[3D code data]
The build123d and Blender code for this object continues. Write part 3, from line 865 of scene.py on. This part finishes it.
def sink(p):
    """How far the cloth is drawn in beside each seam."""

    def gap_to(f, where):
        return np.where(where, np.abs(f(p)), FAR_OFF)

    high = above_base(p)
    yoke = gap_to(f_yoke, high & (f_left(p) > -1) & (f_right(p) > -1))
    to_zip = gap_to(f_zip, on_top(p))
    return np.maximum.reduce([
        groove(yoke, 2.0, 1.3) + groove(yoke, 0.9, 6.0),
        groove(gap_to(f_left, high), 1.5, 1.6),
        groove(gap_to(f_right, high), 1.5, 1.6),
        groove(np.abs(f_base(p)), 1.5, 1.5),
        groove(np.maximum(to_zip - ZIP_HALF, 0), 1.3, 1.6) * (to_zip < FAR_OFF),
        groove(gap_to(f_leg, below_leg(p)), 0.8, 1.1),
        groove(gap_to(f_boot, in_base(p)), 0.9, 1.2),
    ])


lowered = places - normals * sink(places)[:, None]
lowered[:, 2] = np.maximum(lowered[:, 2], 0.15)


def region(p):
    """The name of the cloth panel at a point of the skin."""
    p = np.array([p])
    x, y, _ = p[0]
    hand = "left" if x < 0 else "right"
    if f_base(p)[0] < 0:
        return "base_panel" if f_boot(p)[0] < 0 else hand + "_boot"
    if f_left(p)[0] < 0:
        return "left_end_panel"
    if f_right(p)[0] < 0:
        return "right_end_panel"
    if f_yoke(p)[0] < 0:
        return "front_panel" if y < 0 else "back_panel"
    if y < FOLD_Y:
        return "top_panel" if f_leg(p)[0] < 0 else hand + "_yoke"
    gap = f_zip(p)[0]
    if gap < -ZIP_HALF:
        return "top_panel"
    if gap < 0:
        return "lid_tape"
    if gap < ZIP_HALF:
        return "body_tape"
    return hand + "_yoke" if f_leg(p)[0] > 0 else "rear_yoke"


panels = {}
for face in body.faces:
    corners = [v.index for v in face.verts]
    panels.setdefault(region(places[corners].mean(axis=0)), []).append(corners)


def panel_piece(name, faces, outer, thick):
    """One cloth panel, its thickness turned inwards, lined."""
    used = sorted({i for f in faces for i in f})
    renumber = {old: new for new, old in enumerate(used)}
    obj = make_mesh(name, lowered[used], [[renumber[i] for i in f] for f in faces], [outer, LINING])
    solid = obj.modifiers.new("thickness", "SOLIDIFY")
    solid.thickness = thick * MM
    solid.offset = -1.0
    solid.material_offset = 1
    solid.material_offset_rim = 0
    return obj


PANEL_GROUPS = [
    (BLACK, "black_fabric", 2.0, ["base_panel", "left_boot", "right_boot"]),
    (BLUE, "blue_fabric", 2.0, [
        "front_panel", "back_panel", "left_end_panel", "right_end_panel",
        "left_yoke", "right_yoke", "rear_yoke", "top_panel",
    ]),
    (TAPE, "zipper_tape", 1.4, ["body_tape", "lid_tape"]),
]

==

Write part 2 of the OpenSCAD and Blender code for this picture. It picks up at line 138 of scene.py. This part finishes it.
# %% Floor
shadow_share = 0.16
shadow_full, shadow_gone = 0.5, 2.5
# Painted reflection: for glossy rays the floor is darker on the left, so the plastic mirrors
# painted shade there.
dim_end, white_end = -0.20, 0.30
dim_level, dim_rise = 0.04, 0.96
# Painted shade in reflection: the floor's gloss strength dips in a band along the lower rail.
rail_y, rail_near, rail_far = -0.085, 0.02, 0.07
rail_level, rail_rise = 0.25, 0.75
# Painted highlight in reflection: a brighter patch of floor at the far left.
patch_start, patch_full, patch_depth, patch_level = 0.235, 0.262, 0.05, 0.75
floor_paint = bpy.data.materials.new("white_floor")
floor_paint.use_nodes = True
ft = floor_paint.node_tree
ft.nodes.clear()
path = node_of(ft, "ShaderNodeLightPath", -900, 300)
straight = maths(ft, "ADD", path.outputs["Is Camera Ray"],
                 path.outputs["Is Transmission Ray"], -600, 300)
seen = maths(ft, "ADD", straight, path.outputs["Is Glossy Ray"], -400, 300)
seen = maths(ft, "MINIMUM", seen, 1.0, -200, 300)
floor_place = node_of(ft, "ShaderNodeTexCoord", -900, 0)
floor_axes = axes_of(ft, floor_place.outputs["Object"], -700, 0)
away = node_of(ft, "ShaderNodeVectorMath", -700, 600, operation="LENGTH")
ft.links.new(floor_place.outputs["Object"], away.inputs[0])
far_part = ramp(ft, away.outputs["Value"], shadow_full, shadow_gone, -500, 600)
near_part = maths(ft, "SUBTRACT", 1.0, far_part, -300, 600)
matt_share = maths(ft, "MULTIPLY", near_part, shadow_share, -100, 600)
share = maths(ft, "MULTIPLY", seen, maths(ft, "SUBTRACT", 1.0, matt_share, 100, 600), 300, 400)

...

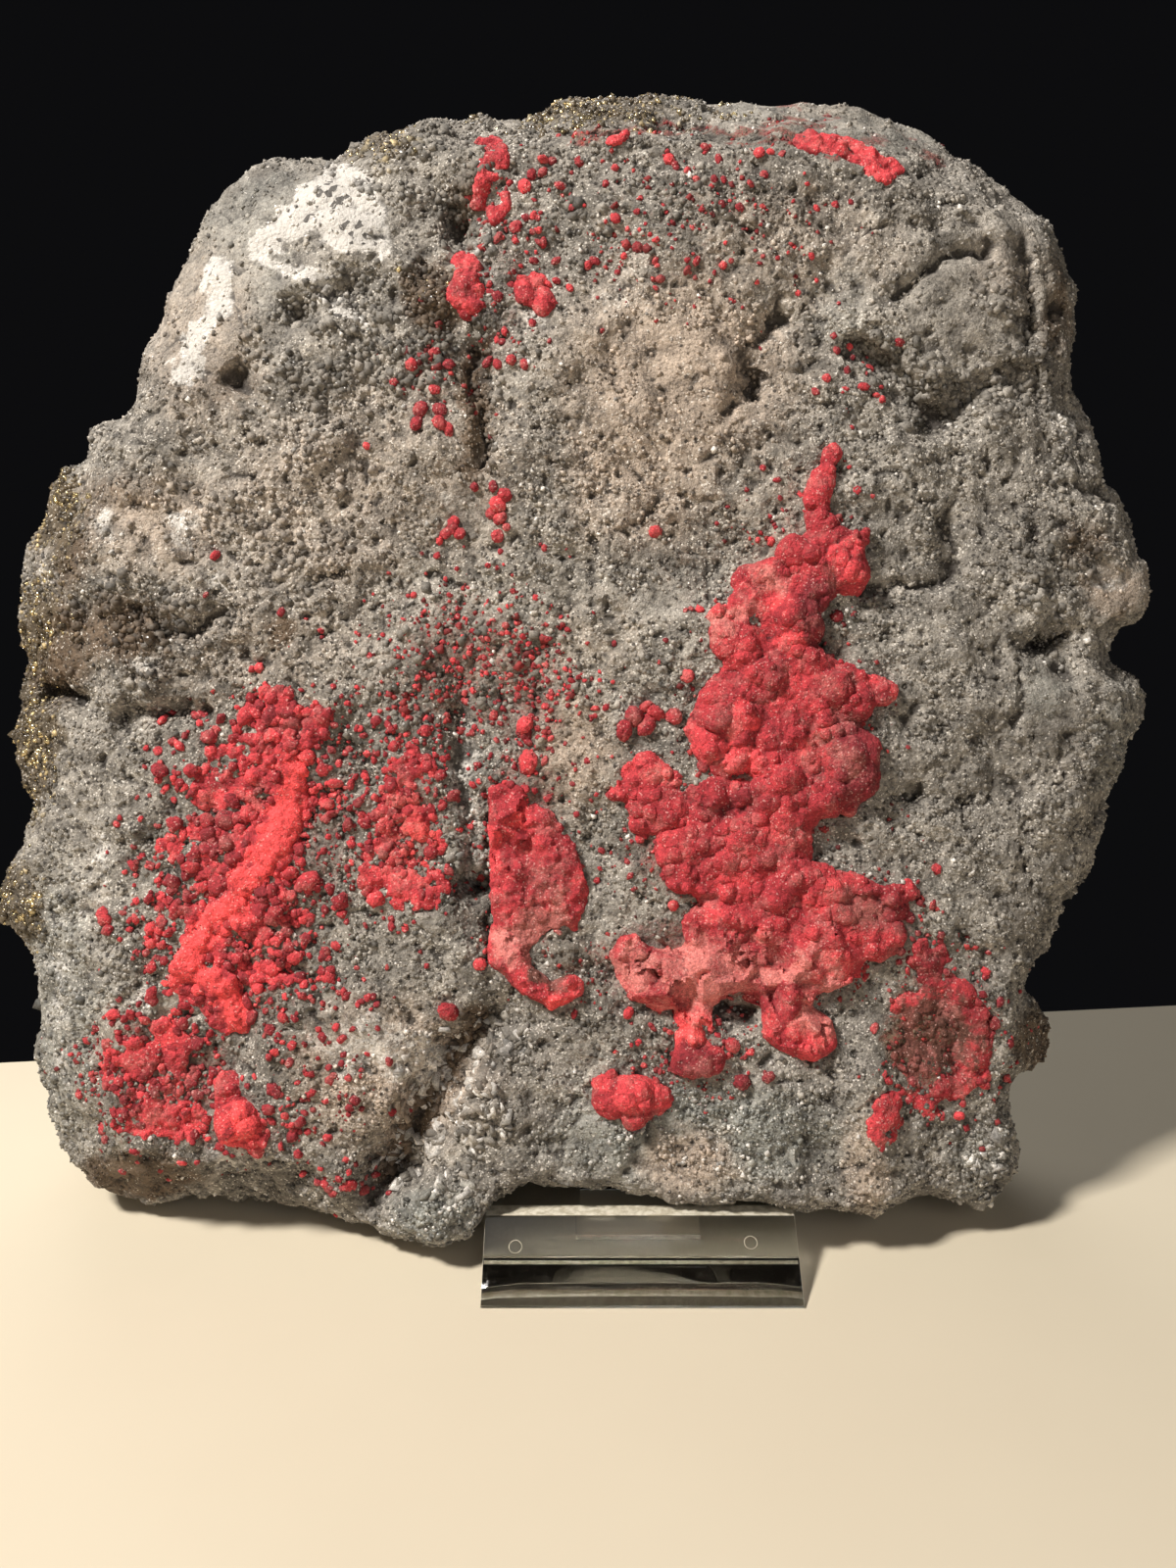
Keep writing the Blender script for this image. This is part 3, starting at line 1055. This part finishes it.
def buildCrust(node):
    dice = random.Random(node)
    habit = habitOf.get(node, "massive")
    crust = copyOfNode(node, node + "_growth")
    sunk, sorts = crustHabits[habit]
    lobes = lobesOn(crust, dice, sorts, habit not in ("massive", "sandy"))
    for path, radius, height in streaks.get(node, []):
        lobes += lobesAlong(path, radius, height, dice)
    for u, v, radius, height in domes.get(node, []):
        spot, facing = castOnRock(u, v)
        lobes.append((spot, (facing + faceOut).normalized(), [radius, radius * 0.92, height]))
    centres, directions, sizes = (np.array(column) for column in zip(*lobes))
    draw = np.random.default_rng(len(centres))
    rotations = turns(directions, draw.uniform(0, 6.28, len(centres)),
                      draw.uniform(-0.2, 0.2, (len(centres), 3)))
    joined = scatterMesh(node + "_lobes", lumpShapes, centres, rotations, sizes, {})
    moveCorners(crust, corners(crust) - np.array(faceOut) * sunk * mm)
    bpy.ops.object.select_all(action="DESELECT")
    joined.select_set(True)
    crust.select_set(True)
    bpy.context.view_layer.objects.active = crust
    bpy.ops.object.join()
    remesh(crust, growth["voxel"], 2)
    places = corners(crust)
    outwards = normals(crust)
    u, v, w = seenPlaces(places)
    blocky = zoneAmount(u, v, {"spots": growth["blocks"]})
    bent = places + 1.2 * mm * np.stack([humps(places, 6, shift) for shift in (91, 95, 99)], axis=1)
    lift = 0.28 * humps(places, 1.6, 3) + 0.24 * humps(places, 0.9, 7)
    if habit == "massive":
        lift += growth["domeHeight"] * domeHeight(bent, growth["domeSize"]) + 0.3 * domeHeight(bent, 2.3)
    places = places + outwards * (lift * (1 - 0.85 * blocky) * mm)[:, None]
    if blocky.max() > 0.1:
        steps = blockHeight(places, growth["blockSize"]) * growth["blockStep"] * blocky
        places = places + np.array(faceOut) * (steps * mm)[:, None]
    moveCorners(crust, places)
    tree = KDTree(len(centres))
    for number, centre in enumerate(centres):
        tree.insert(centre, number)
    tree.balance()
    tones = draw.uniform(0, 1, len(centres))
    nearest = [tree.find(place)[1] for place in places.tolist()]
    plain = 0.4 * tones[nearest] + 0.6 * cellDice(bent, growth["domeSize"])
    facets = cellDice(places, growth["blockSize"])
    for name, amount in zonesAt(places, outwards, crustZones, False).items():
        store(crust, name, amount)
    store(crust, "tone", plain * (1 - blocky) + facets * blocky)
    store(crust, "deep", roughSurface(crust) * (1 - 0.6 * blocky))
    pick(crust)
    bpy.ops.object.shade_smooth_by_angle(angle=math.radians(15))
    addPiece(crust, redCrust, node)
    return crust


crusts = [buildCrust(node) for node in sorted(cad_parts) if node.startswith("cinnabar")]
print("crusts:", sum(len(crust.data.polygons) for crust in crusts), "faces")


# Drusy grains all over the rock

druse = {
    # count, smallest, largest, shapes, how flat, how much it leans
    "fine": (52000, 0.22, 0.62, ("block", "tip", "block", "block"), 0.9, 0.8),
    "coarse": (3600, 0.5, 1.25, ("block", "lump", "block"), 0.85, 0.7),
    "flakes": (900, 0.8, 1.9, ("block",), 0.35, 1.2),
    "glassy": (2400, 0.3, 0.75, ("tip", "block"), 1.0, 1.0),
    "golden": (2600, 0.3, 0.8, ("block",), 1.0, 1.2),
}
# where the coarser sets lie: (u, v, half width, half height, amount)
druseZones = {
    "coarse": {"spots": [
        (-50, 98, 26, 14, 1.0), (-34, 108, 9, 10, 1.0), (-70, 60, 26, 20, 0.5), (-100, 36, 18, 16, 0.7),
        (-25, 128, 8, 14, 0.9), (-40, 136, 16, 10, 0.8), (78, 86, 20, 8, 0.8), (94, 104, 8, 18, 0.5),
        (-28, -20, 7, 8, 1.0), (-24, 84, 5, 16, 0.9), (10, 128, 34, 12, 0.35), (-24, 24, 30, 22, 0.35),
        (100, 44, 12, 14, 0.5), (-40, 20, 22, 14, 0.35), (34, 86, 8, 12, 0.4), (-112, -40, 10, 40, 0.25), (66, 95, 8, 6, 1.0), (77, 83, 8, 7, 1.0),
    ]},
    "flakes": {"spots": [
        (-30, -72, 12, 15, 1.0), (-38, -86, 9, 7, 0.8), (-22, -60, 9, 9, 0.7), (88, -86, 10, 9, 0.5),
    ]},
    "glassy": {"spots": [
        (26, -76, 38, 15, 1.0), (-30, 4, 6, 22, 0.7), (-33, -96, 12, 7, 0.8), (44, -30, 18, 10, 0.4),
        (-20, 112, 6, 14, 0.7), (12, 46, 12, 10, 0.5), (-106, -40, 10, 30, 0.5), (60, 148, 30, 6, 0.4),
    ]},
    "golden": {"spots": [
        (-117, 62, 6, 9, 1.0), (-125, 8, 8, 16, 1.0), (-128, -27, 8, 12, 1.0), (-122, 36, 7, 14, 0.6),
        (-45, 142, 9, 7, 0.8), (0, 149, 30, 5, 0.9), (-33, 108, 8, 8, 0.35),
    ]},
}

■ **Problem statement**
Sift through the entries and copy every line with "finishes".

■ **Exercise response**
The build123d and Blender code for this object continues. Write part 3, from line 865 of scene.py on. This part finishes it.
Write part 2 of the OpenSCAD and Blender code for this picture. It picks up at line 138 of scene.py. This part finishes it.
Keep writing the Blender script for this image. This is part 3, starting at line 1055. This part finishes it.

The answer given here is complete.